» STATED GOAL
Reproduce exactly the lines from the line with "Recreate this object" through the line with "ear_round = 8.0", both included, and no other lines.

++++ RECORDS FOR THIS EXERCISE

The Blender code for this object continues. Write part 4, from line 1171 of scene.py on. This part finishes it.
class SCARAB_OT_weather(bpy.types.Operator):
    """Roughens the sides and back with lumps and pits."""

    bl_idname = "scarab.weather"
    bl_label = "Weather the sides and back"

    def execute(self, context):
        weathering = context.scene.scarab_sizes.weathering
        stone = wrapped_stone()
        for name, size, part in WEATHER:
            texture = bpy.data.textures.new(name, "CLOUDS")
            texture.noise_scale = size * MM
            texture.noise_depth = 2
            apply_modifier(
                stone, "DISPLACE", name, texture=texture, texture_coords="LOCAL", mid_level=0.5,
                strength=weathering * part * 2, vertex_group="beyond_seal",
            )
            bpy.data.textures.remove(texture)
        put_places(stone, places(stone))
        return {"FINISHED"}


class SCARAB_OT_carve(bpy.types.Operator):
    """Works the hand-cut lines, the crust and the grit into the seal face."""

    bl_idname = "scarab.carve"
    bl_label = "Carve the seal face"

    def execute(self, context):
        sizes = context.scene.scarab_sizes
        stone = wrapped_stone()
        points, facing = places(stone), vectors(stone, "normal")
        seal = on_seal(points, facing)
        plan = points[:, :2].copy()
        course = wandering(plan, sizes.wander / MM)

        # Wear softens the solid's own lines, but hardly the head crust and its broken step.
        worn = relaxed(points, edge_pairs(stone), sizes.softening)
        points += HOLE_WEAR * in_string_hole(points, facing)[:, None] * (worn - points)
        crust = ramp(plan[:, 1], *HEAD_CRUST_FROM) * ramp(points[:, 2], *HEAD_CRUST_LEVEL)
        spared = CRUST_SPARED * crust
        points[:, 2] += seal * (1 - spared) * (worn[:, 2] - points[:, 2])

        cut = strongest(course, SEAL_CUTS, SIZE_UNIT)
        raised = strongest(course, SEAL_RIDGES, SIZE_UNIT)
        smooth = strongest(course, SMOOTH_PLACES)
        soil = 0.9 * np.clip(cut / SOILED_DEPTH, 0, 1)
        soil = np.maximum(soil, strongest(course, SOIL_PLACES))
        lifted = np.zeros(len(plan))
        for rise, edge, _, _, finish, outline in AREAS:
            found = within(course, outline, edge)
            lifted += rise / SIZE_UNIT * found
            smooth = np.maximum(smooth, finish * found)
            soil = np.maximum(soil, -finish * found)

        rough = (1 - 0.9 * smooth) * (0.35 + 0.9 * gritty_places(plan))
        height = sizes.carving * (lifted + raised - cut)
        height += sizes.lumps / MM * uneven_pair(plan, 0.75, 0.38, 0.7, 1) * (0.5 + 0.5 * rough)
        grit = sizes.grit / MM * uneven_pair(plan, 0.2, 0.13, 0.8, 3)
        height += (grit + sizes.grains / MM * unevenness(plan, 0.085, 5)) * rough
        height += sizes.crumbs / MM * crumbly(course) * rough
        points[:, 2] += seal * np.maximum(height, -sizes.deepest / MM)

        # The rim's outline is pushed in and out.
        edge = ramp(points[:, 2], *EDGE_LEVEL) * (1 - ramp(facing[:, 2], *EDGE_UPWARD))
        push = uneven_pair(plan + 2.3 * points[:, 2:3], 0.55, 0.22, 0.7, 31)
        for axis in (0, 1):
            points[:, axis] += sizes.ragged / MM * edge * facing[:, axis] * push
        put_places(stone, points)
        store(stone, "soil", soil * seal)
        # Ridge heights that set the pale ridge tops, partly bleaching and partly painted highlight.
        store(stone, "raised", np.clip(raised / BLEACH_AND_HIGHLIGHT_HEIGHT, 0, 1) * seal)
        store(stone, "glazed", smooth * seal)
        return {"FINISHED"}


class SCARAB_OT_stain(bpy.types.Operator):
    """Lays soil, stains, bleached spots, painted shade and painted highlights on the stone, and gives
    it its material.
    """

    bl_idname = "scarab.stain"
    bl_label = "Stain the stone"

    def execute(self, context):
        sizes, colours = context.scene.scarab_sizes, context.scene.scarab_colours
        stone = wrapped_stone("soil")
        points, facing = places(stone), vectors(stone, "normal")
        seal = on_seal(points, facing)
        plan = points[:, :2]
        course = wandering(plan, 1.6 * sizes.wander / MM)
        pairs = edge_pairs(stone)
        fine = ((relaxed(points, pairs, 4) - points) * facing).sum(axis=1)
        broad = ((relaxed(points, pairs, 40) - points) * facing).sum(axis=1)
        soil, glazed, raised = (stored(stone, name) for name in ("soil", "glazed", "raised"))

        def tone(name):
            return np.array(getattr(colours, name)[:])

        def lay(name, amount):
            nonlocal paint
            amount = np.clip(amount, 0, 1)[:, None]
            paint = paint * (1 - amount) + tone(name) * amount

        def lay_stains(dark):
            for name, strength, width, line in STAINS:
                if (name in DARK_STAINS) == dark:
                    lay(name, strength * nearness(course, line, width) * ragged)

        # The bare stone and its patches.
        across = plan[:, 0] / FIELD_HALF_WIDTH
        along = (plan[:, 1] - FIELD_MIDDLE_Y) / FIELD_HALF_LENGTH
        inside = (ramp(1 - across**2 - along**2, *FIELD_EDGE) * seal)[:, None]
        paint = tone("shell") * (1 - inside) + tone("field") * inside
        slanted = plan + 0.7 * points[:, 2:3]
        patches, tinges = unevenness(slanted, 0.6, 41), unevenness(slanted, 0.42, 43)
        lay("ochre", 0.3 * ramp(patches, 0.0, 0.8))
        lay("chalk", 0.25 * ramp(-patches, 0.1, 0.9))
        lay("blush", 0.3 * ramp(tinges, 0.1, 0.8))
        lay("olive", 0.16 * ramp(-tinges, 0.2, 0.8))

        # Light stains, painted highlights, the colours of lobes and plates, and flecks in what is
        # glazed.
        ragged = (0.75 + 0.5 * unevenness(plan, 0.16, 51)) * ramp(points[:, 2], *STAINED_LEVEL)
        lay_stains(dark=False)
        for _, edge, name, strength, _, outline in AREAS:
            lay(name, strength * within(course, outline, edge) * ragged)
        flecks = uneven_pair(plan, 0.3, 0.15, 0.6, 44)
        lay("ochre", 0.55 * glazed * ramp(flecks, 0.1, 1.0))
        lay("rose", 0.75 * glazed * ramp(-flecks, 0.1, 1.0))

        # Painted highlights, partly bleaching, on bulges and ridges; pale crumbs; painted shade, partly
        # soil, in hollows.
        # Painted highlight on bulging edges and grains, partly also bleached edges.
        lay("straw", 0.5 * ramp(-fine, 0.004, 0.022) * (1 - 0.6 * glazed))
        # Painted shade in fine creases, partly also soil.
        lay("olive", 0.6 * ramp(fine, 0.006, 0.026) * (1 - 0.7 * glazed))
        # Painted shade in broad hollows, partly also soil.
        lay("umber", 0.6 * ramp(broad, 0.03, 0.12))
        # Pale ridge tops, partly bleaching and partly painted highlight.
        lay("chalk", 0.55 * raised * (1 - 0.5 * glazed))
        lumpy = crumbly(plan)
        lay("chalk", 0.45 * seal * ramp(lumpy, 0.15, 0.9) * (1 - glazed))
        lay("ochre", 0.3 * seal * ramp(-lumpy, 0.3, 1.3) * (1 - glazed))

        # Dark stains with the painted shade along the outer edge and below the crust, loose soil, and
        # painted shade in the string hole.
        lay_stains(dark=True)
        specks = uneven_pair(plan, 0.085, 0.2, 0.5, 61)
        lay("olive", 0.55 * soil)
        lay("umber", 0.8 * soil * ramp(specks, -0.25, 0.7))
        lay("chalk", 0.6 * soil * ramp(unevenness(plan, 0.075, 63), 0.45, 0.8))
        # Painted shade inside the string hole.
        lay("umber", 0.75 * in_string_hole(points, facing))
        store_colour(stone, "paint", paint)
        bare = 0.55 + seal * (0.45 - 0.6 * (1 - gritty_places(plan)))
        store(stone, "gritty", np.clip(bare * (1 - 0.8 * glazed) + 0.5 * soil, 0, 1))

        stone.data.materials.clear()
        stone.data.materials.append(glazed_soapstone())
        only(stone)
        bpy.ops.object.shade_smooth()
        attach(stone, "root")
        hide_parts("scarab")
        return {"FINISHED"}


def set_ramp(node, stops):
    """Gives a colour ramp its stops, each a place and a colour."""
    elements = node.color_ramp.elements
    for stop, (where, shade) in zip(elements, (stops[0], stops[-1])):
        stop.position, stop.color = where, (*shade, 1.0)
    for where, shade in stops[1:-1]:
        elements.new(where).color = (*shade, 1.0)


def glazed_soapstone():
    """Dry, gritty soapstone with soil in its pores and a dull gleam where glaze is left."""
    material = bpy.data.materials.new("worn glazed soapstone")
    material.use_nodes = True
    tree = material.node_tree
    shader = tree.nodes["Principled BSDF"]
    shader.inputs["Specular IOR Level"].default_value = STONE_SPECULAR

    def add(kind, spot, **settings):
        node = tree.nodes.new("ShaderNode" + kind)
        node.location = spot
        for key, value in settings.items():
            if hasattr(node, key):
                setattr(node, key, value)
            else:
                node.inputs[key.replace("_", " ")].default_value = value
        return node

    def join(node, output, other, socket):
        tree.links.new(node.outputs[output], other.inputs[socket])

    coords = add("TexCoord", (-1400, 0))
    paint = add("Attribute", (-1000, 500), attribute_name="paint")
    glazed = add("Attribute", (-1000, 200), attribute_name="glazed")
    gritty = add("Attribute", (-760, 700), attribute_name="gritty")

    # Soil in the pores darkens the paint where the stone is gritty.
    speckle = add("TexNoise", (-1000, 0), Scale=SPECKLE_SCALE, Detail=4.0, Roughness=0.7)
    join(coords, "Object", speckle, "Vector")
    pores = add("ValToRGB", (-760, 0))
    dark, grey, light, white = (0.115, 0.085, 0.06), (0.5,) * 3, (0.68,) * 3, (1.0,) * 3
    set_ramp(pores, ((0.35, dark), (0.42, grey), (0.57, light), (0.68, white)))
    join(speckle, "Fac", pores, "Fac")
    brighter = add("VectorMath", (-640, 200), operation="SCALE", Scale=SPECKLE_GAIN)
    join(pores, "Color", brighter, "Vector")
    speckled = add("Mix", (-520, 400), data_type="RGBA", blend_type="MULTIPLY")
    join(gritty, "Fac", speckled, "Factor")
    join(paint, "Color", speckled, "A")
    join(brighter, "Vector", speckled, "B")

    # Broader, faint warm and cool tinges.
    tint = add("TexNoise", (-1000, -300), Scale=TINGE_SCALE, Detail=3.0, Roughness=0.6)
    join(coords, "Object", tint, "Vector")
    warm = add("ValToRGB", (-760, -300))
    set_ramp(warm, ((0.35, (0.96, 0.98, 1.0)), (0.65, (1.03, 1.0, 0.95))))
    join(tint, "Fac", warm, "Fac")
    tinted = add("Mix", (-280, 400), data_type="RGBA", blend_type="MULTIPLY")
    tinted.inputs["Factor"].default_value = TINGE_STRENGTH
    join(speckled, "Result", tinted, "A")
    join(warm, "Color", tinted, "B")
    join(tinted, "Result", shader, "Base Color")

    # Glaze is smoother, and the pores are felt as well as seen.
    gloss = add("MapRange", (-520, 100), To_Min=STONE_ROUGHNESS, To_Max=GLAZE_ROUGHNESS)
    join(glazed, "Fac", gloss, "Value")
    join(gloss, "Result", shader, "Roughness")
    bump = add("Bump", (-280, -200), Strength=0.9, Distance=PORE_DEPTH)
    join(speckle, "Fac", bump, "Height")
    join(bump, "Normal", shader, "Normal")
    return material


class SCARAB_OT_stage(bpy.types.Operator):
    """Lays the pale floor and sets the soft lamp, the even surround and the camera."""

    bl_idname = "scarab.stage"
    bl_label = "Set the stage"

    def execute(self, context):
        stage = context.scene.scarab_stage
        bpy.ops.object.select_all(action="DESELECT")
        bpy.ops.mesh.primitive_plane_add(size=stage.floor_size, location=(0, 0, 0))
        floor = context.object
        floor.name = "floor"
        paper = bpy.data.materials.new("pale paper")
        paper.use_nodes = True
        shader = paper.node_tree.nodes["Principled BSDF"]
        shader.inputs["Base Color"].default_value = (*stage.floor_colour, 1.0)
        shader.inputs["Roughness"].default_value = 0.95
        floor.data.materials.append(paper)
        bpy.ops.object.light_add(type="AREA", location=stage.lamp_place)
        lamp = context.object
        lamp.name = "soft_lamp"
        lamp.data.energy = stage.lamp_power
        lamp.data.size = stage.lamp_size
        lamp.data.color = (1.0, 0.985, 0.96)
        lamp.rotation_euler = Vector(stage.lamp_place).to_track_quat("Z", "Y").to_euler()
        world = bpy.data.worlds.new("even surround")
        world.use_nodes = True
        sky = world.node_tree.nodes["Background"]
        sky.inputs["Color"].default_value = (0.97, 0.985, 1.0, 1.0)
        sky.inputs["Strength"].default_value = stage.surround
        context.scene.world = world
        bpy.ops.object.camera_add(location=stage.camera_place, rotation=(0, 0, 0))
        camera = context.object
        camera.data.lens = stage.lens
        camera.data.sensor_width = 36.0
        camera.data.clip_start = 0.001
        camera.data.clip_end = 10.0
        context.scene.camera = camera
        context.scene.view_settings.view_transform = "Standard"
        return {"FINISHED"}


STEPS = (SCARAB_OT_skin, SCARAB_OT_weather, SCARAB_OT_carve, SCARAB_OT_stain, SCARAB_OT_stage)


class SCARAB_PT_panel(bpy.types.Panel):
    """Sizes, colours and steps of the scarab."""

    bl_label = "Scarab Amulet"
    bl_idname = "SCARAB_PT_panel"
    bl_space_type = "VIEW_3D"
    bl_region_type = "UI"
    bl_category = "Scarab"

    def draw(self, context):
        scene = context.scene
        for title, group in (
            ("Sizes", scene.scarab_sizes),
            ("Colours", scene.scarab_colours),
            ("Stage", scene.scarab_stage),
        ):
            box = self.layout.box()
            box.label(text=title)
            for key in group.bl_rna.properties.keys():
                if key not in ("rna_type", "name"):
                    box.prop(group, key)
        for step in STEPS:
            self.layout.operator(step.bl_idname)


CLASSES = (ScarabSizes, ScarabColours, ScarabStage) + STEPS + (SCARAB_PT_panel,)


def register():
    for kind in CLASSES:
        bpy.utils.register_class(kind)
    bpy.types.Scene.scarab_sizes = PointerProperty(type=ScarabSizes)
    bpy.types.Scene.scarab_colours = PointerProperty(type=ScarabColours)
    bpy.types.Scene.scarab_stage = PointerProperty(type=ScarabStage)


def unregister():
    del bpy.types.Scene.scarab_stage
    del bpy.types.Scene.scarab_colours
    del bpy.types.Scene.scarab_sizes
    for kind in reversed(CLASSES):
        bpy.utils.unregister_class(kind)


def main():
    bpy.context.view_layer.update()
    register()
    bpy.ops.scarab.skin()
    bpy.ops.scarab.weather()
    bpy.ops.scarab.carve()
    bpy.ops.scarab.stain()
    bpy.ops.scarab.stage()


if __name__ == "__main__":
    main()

++++++++
++++ RECORDS FOR THIS EXERCISE

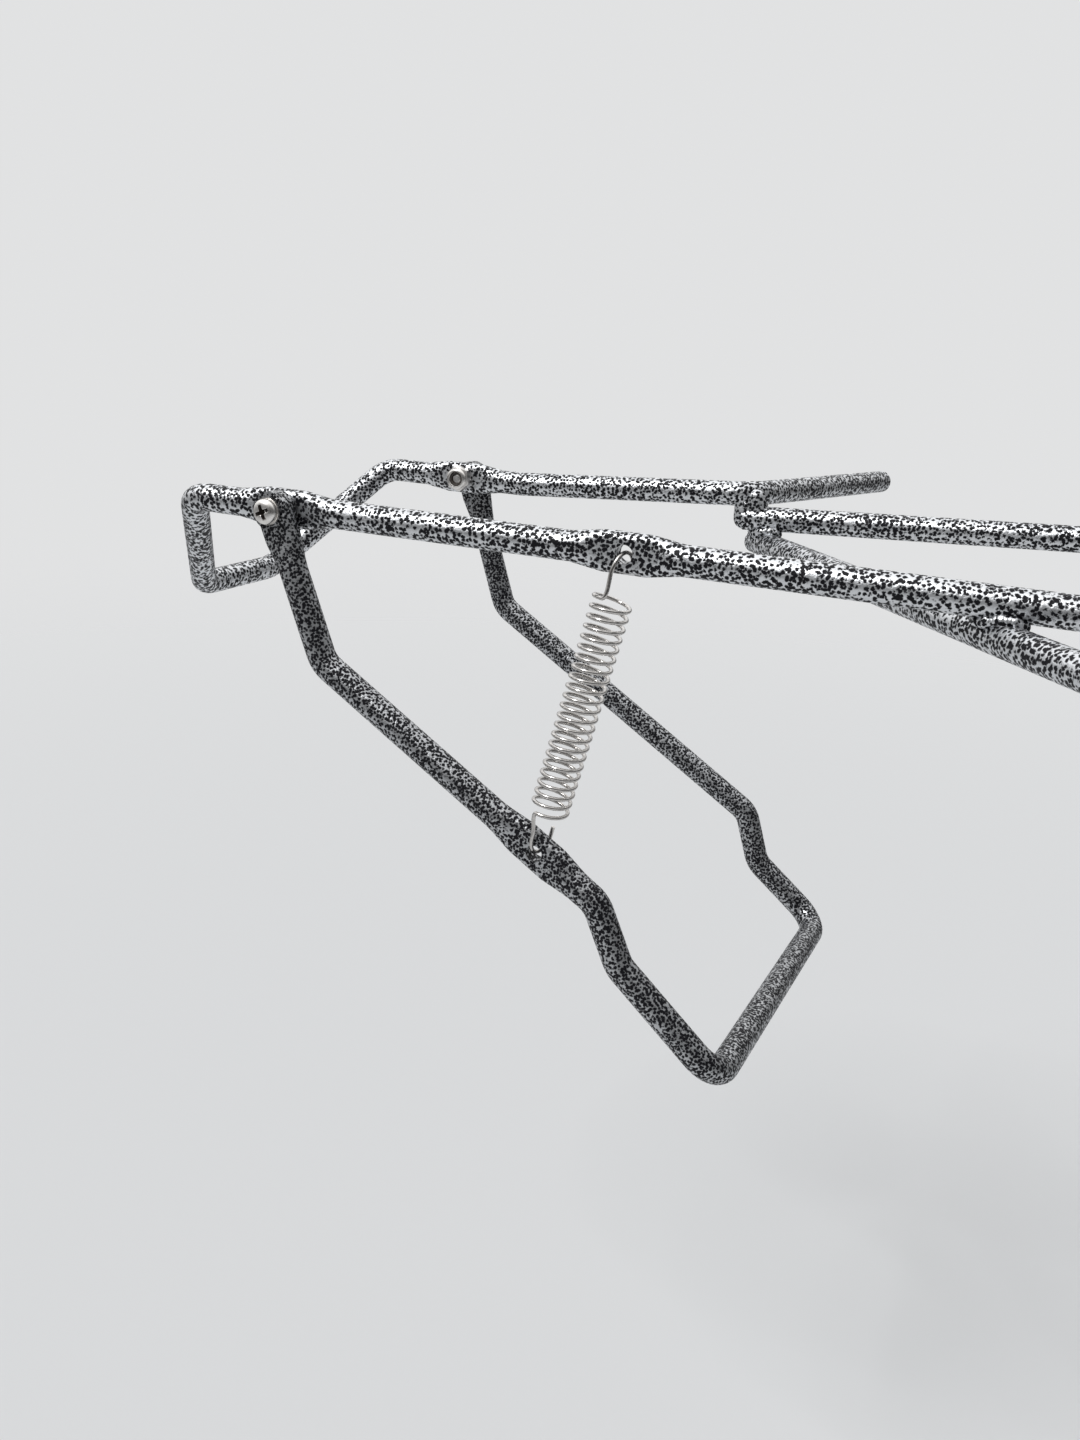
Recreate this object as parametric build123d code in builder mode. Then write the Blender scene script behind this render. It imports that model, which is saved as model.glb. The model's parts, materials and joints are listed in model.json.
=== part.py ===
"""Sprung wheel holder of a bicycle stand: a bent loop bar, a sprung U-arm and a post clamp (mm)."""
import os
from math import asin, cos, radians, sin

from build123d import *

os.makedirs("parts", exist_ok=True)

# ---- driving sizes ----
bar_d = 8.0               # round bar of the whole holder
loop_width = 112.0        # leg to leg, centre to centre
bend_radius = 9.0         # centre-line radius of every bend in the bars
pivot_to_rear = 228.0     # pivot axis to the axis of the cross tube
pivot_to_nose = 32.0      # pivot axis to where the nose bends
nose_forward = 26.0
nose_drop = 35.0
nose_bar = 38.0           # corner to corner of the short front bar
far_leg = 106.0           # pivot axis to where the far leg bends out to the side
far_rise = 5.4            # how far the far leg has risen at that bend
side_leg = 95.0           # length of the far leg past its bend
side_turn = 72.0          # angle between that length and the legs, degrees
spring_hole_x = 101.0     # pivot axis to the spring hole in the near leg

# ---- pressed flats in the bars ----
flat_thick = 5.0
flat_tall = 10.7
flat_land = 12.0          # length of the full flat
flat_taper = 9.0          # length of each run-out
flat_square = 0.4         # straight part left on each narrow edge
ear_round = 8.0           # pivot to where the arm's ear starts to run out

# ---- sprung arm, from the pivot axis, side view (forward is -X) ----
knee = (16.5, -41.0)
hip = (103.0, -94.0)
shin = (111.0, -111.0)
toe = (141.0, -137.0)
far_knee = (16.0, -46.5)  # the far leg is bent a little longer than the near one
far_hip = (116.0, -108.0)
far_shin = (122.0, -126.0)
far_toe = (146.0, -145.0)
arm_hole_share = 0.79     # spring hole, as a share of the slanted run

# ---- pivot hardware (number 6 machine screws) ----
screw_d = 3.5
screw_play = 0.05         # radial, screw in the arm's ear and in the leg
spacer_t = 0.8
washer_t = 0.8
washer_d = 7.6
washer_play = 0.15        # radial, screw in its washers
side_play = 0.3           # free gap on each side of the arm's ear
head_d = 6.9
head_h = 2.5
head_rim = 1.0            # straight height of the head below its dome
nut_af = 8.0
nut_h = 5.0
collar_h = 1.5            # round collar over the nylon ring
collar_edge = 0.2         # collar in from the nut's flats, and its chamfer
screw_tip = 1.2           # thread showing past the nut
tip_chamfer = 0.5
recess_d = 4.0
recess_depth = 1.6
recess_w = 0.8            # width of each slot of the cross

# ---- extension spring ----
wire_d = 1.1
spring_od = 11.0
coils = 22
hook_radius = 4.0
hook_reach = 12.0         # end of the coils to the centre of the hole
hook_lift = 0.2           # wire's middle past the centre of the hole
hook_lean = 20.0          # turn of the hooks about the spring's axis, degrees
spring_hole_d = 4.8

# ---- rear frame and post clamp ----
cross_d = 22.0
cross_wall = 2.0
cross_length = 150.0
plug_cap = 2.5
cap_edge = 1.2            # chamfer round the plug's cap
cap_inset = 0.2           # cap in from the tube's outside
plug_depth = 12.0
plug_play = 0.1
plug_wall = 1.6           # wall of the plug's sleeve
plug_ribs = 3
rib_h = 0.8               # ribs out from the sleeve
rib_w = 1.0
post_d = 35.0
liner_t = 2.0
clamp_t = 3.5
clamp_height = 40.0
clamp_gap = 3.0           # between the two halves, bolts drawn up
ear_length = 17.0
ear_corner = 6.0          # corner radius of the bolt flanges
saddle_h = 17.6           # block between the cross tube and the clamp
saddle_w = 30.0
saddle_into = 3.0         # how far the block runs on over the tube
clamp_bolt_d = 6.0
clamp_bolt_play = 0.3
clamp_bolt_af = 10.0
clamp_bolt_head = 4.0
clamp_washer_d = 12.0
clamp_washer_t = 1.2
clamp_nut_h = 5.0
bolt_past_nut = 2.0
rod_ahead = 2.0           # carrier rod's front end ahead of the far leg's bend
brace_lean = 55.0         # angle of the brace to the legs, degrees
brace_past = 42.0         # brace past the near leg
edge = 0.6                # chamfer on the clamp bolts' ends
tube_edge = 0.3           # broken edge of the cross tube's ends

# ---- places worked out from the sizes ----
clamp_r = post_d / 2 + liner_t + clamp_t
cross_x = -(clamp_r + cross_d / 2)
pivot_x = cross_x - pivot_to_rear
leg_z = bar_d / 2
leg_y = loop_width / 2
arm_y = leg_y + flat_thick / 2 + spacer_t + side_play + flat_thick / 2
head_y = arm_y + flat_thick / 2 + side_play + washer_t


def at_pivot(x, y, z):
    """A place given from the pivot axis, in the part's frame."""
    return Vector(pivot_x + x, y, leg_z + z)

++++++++
++++ RECORDS FOR THIS EXERCISE

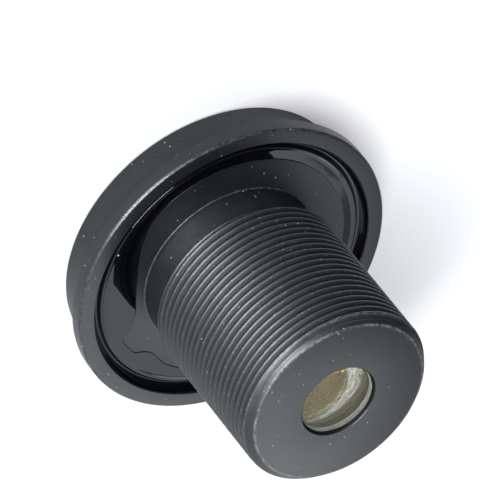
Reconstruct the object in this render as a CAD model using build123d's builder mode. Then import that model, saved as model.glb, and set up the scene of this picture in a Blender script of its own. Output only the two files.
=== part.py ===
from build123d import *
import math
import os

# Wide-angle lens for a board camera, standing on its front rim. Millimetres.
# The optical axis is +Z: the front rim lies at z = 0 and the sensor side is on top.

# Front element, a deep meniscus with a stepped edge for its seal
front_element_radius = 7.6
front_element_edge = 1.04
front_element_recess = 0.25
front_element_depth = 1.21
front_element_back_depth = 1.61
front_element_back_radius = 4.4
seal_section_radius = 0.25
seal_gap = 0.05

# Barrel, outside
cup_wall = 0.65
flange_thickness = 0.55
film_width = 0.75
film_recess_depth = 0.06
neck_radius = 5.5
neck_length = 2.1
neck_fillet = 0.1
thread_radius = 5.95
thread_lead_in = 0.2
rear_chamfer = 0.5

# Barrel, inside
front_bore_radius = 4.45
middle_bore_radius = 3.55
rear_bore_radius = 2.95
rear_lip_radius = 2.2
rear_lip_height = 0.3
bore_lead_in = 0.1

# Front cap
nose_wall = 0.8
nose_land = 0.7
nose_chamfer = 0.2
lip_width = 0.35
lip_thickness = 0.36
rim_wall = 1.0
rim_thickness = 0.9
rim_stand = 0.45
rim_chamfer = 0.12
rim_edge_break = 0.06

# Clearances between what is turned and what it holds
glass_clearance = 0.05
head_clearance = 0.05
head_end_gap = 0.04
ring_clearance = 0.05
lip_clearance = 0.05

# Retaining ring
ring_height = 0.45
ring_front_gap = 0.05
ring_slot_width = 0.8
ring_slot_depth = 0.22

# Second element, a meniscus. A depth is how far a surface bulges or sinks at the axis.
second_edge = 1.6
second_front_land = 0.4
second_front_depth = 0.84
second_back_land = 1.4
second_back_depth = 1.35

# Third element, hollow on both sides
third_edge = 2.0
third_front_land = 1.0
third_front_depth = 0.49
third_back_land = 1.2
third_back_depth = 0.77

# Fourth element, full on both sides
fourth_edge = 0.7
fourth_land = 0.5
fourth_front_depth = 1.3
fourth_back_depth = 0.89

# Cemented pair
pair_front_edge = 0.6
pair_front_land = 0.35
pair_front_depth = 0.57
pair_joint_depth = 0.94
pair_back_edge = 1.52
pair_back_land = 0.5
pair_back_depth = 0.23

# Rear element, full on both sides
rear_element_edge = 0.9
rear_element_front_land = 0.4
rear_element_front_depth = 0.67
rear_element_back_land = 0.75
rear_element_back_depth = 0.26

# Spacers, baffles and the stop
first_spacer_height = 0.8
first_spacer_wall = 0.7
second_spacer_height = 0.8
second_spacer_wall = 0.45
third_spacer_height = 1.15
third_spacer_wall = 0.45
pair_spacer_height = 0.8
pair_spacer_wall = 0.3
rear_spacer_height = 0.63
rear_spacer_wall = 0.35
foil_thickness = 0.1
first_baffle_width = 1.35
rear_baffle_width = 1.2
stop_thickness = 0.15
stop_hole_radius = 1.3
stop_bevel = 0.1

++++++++

» TASK RESULT
Recreate this object as parametric build123d code in builder mode. Then write the Blender scene script behind this render. It imports that model, which is saved as model.glb. The model's parts, materials and joints are listed in model.json.
=== part.py ===
"""Sprung wheel holder of a bicycle stand: a bent loop bar, a sprung U-arm and a post clamp (mm)."""
import os
from math import asin, cos, radians, sin

from build123d import *

os.makedirs("parts", exist_ok=True)

# ---- driving sizes ----
bar_d = 8.0               # round bar of the whole holder
loop_width = 112.0        # leg to leg, centre to centre
bend_radius = 9.0         # centre-line radius of every bend in the bars
pivot_to_rear = 228.0     # pivot axis to the axis of the cross tube
pivot_to_nose = 32.0      # pivot axis to where the nose bends
nose_forward = 26.0
nose_drop = 35.0
nose_bar = 38.0           # corner to corner of the short front bar
far_leg = 106.0           # pivot axis to where the far leg bends out to the side
far_rise = 5.4            # how far the far leg has risen at that bend
side_leg = 95.0           # length of the far leg past its bend
side_turn = 72.0          # angle between that length and the legs, degrees
spring_hole_x = 101.0     # pivot axis to the spring hole in the near leg

# ---- pressed flats in the bars ----
flat_thick = 5.0
flat_tall = 10.7
flat_land = 12.0          # length of the full flat
flat_taper = 9.0          # length of each run-out
flat_square = 0.4         # straight part left on each narrow edge
ear_round = 8.0           # pivot to where the arm's ear starts to run out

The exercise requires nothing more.